Begin DATASET SECTION

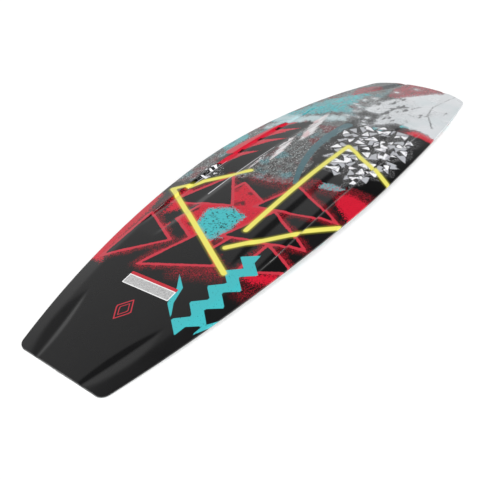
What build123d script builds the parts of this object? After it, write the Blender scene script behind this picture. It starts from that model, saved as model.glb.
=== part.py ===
"""A wakeboard lying base side up, built in layers as a moulded board is.

Millimetres. +X points to the nose, +Y to the left side and +Z out of the base. The origin is
on the ground under the middle of the board, which rests on its two upturned tips.
"""
import os
from math import cos, radians, sin

from build123d import *

os.makedirs("parts", exist_ok=True)

# Plan shape.
length = 1400.0
width = 420.0
tail_width = 212.0
nose_width = 254.0
nose_sagitta = 45.0
tail_corner_radius = 19.0
nose_corner_radius = 34.0
side_power = 1.69
tip_power = 4.0
tip_share = 0.164
half_length = length / 2
nose_corner_x = half_length - nose_sagitta

# Side shape: rocker of the base, and thickness from the middle to the tips.
rocker = 59.0
rocker_power = 1.68
mid_thickness = 18.0
tip_thickness = 8.5
taper_power = 1.2
total_height = rocker + tip_thickness

# Bevel of the base along each rail: it starts at a crease that draws in towards the tips,
# where it also flattens.
bevel_slope_mid = 0.22
bevel_slope_tip = 0.08
bevel_power = 1.5
crease_mid = 158.0
crease_tip = 78.0
crease_power = 2.6

# Long channel on each side of the base: a wall down to a wide shelf, then a step down to a
# narrow gutter, and a steep wall up to a lip beside the crease. Offsets are from the centre line.
shelf_depth = 3.0
gutter_depth = 5.0
wall_offset = 84.0
shelf_inner_offset = 98.0
shelf_outer_offset = 143.0
gutter_offset = 152.0
lip_offset = 156.5
channel_half_length = 360.0
channel_fade = 110.0

# V groove on each side of each tip.
groove_rise = 13.0
groove_fall = 11.2
groove_start_x = 540.0
groove_start_y = 97.0
groove_end_y = 57.0
groove_inner_slope = 0.35
groove_outer_slope = 0.14

# Layers. Neighbouring pieces are parted by the thickness of their glue.
sheet_thickness = 0.7
laminate_thickness = 0.8
glue = 0.05
skin_thickness = sheet_thickness + laminate_thickness + 2 * glue

# Core, stringers, rails and tip pieces.
stringer_centre = 46.0
stringer_width = 8.0
rail_width = 10.0
core_half_length = 640.0

# Binding inserts: two rows of six under each foot, on the usual six inch by one inch grid.
inch = 25.4
insert_pitch = inch
insert_count = 6
row_offset = 3 * inch
stance = 23 * inch
insert_body_radius = 4.5
insert_neck_radius = 3.8
insert_flange_radius = 6.5
insert_flange_height = 1.5
insert_neck_height = 2.0
insert_length = 7.6
insert_bore_radius = 2.5
insert_bore_depth = 6.4
insert_mouth_chamfer = 0.6
insert_recess = 0.35

# Blocks that hold the inserts.
block_length = 158.0
block_width = 32.0
block_height = 7.4
block_corner_radius = 6.0

# Label on the base.
label_length = 112.0
label_width = 33.0
label_thickness = 0.2
label_x = -472.8
label_turn = 3.3
label_corner_radius = 2.0

# Working sizes of the tool bodies, which reach past the board.
overrun = 30.0
tool_rise = 5.0
tool_half_length = half_length + overrun
tool_half_width = width / 2 + overrun
curve_steps = 14
feet = {"front": stance / 2, "rear": -stance / 2}
sides = {"left": 1, "right": -1}


def spread(low, high, steps):
    """Evenly spaced values from low to high, both included."""
    return [low + (high - low) * step / steps for step in range(steps + 1)]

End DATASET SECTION

WHAT TO PRODUCE
Each line of the material should be echoed exactly.

SOLUTION FOR THIS EXERCISE
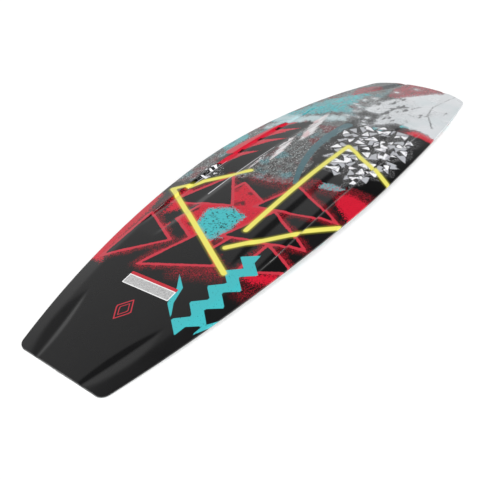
What build123d script builds the parts of this object? After it, write the Blender scene script behind this picture. It starts from that model, saved as model.glb.
=== part.py ===
"""A wakeboard lying base side up, built in layers as a moulded board is.

Millimetres. +X points to the nose, +Y to the left side and +Z out of the base. The origin is
on the ground under the middle of the board, which rests on its two upturned tips.
"""
import os
from math import cos, radians, sin

from build123d import *

os.makedirs("parts", exist_ok=True)

# Plan shape.
length = 1400.0
width = 420.0
tail_width = 212.0
nose_width = 254.0
nose_sagitta = 45.0
tail_corner_radius = 19.0
nose_corner_radius = 34.0
side_power = 1.69
tip_power = 4.0
tip_share = 0.164
half_length = length / 2
nose_corner_x = half_length - nose_sagitta

# Side shape: rocker of the base, and thickness from the middle to the tips.
rocker = 59.0
rocker_power = 1.68
mid_thickness = 18.0
tip_thickness = 8.5
taper_power = 1.2
total_height = rocker + tip_thickness

# Bevel of the base along each rail: it starts at a crease that draws in towards the tips,
# where it also flattens.
bevel_slope_mid = 0.22
bevel_slope_tip = 0.08
bevel_power = 1.5
crease_mid = 158.0
crease_tip = 78.0
crease_power = 2.6

# Long channel on each side of the base: a wall down to a wide shelf, then a step down to a
# narrow gutter, and a steep wall up to a lip beside the crease. Offsets are from the centre line.
shelf_depth = 3.0
gutter_depth = 5.0
wall_offset = 84.0
shelf_inner_offset = 98.0
shelf_outer_offset = 143.0
gutter_offset = 152.0
lip_offset = 156.5
channel_half_length = 360.0
channel_fade = 110.0

# V groove on each side of each tip.
groove_rise = 13.0
groove_fall = 11.2
groove_start_x = 540.0
groove_start_y = 97.0
groove_end_y = 57.0
groove_inner_slope = 0.35
groove_outer_slope = 0.14

# Layers. Neighbouring pieces are parted by the thickness of their glue.
sheet_thickness = 0.7
laminate_thickness = 0.8
glue = 0.05
skin_thickness = sheet_thickness + laminate_thickness + 2 * glue

# Core, stringers, rails and tip pieces.
stringer_centre = 46.0
stringer_width = 8.0
rail_width = 10.0
core_half_length = 640.0

# Binding inserts: two rows of six under each foot, on the usual six inch by one inch grid.
inch = 25.4
insert_pitch = inch
insert_count = 6
row_offset = 3 * inch
stance = 23 * inch
insert_body_radius = 4.5
insert_neck_radius = 3.8
insert_flange_radius = 6.5
insert_flange_height = 1.5
insert_neck_height = 2.0
insert_length = 7.6
insert_bore_radius = 2.5
insert_bore_depth = 6.4
insert_mouth_chamfer = 0.6
insert_recess = 0.35

# Blocks that hold the inserts.
block_length = 158.0
block_width = 32.0
block_height = 7.4
block_corner_radius = 6.0

# Label on the base.
label_length = 112.0
label_width = 33.0
label_thickness = 0.2
label_x = -472.8
label_turn = 3.3
label_corner_radius = 2.0

# Working sizes of the tool bodies, which reach past the board.
overrun = 30.0
tool_rise = 5.0
tool_half_length = half_length + overrun
tool_half_width = width / 2 + overrun
curve_steps = 14
feet = {"front": stance / 2, "rear": -stance / 2}
sides = {"left": 1, "right": -1}


def spread(low, high, steps):
    """Evenly spaced values from low to high, both included."""
    return [low + (high - low) * step / steps for step in range(steps + 1)]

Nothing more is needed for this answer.